● WRITTEN PROBLEM: Copy every line of the data that contains the string "behind".

● EXERCISE MATERIALS:
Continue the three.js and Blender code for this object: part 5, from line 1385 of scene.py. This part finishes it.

* * *

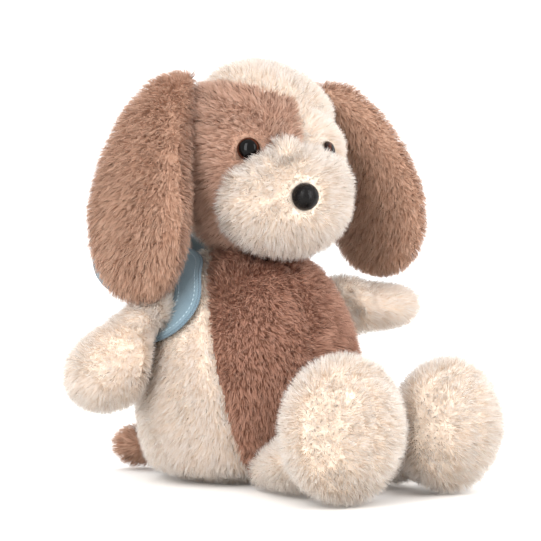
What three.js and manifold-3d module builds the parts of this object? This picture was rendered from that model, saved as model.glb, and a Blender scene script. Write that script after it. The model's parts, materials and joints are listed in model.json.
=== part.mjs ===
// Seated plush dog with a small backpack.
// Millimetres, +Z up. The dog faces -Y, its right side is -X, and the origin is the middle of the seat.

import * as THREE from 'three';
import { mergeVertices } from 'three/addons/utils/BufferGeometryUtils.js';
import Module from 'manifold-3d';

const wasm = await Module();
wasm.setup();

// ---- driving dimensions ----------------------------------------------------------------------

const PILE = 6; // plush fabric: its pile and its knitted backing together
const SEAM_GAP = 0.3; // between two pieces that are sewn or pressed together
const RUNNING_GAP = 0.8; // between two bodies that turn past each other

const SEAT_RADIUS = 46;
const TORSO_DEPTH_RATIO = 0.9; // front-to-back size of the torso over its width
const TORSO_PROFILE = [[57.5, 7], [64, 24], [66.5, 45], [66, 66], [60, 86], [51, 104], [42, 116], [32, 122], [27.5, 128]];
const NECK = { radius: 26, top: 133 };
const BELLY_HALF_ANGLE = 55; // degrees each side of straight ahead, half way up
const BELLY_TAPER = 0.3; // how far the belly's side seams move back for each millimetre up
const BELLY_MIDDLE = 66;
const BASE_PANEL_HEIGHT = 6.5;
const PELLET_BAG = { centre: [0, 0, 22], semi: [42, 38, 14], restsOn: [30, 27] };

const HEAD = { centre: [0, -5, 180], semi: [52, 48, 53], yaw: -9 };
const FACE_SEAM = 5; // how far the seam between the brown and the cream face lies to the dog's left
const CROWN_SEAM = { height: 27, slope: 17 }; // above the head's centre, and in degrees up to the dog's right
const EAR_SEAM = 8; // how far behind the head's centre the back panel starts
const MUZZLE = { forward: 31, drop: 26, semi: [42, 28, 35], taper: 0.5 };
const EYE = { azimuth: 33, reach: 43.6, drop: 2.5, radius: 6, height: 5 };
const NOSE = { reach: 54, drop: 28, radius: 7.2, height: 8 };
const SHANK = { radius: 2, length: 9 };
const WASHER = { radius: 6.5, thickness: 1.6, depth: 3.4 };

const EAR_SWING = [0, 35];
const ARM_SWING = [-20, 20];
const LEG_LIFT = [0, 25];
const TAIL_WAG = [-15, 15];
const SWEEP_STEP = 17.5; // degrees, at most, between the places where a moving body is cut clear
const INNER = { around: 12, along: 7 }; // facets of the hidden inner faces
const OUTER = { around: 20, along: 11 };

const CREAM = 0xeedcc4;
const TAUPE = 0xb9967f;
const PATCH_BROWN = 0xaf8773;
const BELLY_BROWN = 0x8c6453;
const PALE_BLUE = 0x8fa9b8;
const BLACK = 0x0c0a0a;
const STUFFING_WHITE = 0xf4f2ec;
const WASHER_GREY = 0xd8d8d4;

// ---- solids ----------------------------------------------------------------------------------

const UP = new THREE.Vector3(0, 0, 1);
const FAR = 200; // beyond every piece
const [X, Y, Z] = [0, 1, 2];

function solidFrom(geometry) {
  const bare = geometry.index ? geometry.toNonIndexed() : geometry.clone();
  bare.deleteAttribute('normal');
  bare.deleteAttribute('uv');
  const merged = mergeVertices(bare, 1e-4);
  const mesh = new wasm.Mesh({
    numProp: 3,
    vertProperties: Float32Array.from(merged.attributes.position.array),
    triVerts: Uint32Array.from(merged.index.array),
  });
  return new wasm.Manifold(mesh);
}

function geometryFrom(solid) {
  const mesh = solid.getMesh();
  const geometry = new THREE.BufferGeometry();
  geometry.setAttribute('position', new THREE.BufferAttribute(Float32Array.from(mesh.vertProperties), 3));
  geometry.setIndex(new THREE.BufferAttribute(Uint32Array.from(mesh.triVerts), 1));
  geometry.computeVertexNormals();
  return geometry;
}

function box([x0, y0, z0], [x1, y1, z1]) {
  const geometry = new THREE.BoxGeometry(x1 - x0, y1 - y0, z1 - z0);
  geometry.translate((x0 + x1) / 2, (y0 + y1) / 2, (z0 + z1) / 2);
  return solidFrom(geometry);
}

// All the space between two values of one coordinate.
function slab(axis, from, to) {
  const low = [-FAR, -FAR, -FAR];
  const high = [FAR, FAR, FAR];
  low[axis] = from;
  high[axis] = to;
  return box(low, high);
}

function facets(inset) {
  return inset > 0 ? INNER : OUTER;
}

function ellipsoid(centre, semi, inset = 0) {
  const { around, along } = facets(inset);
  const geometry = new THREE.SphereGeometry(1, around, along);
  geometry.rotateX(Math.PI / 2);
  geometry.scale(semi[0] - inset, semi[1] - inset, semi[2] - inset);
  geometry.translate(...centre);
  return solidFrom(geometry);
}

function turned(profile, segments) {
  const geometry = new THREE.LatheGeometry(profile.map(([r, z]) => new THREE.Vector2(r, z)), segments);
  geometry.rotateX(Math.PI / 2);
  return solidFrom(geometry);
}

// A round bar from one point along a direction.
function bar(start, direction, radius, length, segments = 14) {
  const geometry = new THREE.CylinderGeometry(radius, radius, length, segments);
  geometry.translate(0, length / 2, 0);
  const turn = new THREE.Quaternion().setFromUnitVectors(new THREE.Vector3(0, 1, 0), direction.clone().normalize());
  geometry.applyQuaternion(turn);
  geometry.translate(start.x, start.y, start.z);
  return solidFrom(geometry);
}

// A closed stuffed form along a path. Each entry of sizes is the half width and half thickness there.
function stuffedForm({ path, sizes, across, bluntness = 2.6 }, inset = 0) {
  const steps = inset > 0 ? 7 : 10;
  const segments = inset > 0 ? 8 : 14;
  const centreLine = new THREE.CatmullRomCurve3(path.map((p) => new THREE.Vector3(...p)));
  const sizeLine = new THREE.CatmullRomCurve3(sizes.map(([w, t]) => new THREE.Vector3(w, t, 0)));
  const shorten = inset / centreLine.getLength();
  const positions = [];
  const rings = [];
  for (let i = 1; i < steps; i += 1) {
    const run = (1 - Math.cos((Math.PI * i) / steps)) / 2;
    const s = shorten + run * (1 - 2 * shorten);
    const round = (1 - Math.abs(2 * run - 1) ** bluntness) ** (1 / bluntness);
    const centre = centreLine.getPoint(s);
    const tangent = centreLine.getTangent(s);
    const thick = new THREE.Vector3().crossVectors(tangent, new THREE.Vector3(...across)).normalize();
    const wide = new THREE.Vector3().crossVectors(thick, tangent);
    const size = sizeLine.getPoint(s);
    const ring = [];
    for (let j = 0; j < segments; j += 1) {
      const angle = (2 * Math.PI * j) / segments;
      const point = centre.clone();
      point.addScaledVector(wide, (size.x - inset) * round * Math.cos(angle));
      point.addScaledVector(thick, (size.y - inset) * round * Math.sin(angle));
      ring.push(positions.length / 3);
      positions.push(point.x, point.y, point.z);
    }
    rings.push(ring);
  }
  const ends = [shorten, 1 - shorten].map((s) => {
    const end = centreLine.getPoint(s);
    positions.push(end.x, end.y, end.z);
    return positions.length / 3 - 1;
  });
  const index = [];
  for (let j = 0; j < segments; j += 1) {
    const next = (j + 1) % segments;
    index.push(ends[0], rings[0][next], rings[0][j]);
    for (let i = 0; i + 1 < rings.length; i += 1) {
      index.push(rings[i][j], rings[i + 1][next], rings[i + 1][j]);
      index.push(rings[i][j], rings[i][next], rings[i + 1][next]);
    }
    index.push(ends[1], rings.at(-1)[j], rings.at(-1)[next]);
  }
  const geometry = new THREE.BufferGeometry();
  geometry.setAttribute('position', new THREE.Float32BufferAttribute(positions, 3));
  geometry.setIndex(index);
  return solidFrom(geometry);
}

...

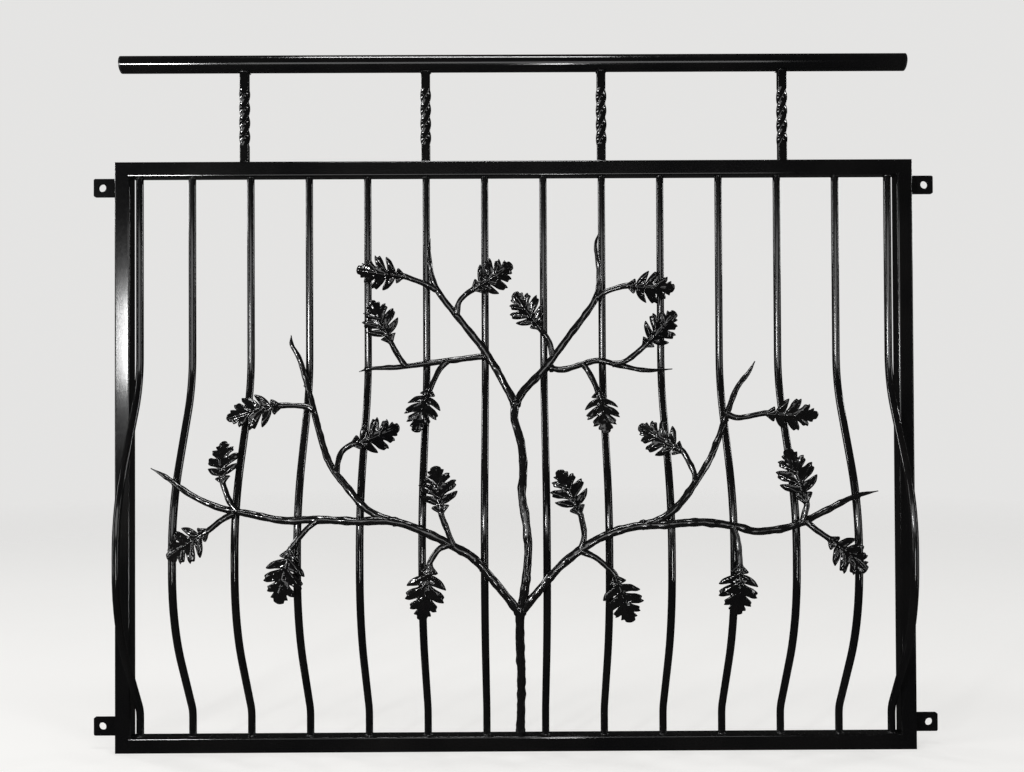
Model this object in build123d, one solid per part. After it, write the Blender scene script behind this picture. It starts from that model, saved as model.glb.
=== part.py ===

● ANSWER TO THIS EXERCISE:
const EAR_SEAM = 8; // how far behind the head's centre the back panel starts
Model this object in build123d, one solid per part. After it, write the Blender scene script behind this picture. It starts from that model, saved as model.glb.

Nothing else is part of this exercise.